If you were watching the Sunday shows this weekend you may have caught Congressman Adam Schiff making the rounds and looking to generate some headlines. Perhaps his most provocative statement came when he was asked about the prospects for the Mueller report resulting in President Trump being impeached or possibly even sent to prison. Schiff’s take? Hey… why not both? (Associated Press)
Top House Democrats have raised the prospect of impeachment or the real possibility of prison time for President Donald Trump if it’s proved that he directed illegal hush-money payments to women, adding to the legal pressure on the president over the Russia investigation and other scandals.
“There’s a very real prospect that on the day Donald Trump leaves office, the Justice Department may indict him, that he may be the first president in quite some time to face the real prospect of jail time,” said Rep. Adam Schiff, the incoming chairman of the House intelligence committee. “The bigger pardon question may come down the road as the next president has to determine whether to pardon Donald Trump.”
Of course, Schiff is speaking from the cheap seats for the most part. He’s not even on the Judiciary Committee, which would consider any initial possibilities of impeachment. And the senior Democrat there, Jerry Nadler, was still hedging on impeachment when asked for a comment.
Then, of course, there’s that little matter of getting the Senate to actually convict the President. The GOP will still hold the majority there for the rest of Trump’s first term, so this is all an exercise in mental meandering.
But what about the whole “arrest him after he leaves office” question that Schiff was hinting at? Or perhaps he could just shorten it to “lock him up.” All of this relies on the belief that the payments to the porn star and the Playboy model can be nailed down as campaign contributions. As we’ve discussed here before, that’s a convoluted path (assuming the payments can be definitively proven, which looks fairly solid at this point). If such payments can be shown to have been for any additional reason – such as protecting his marriage – then defining them as campaign contributions becomes even more tricky.

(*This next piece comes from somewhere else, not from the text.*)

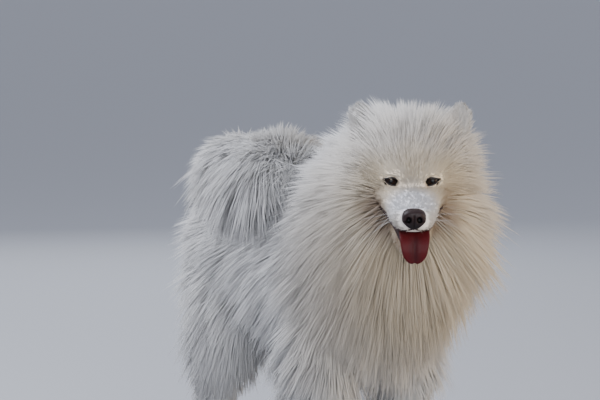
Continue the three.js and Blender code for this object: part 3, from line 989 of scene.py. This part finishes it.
def skin_finish():
    finish = Finish("short_coat_on_skin", Roughness=0.7)
    colour = coat_colour(finish)
    grain = finish.noise(420, 4, 0.6)
    colour = finish.blend(grain * 0.14, colour, (0.62, 0.56, 0.5, 1))
    for side in (1, -1):
        # painted shade: the skin in the hollow round each eye is black, as it lies in shade behind the
        # lids
        hollow = finish.near(head_spot(side * EYE_APART / 2, 6, 0), SOCKET_SHADE_RADIUS, 0.001)
        colour = finish.blend(hollow, colour, BLACK)
    finish.feed("Base Color", colour)
    finish.bump(grain, 0.35, 0.0008)
    return finish.material


coat_material = coat_finish()
skin.data.materials.append(skin_finish())
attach(skin, "root")
flesh = ["torso", "neck", "head", "lower_jaw", "tail_root", "tail_end"]
for part in ("ear", "foreleg", "hindleg", "forepaw", "hindpaw"):
    flesh += [part + "_left", part + "_right"]
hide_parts(*flesh)

# %% [markdown]
# The coat is grown a piece at a time. A piece has a weight at each point of the skin, a number of tufts,
# a seed and a width. The lids, the nose and the lips stay clear of hair, and the hair is short beside
# them. The plume is a second, upright layer at the end of the tail.

# %% Grow the coat
share_grown = 1.0


def within(*names):
    return np.isin(labels, names).astype(float)


head_x, head_y, head_z = surface.head.T
design_x, design_y = surface.design[:, :2].T
beyond_eye = np.abs(head_x) - EYE_APART / 2
from_slit = np.hypot((beyond_eye + 2) / 17, (head_z + 0.5 - 0.3 * beyond_eye) / 8.2)
lids_area = (from_slit < 1) & (head_y < 14) & (within("skull", "muzzle") > 0)
nose_area = (head_y < -84) & (np.abs(head_x) < 19) & (head_z > -60)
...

But just for the sake of argument, let’s assume that such a finding could be established. Could the President really be indicted, put on trial and even sent to prison after leaving office? In theory, it’s possible. That’s the point Andrew McCarthy was making in his column this weekend where he suggests the President may be on his way to an indictment also.
[W]hen Cohen pleaded guilty in August, prosecutors induced him to make an extraordinary statement in open court: the payments to the women were made “in coordination with and at the direction of” the candidate for federal office – Donald Trump.
Prosecutors would not have done this if the president was not on their radar screen. Indeed, if the president was not implicated, I suspect they would not have prosecuted Cohen for campaign finance violations at all.
Sure, McCarthy is a NeverTrumper from the National Review stables, but he brings up at least one salient point. Whether or not you wind up being indicted for campaign finance violations is definitely a function of who you are and who you’ve ticked off.
As he correctly notes, jail time for any campaign finance violation is nearly as rare as hen’s teeth. Generally, the FEC just makes you pay a fine. But an exception was made in the case of Dinesh D’Souza, who was sentenced to prison time and later pardoned by President Trump. And yet when Barack Obama’s 2008 presidential campaign was found to have engaged in campaign finance violations totaling nearly two million dollars (nearly ten times as much as Trump is accused of), it was quietly settled with a $375K fine.
In the end, any action against the President (or former president if Trump were to lose in 2020) would have to come from the Justice Department. Under Barack Obama, they chose not to go after their boss but did charge D’Souza. Under Trump, the Justice Department has almost entirely ignored Hillary Clinton, despite all of the Lock Her Up chants on the campaign trail. Under a hypothetical Democratic 46th POTUS, would Justice reverse course and go after Trump?
I wouldn’t rule out anything at this point.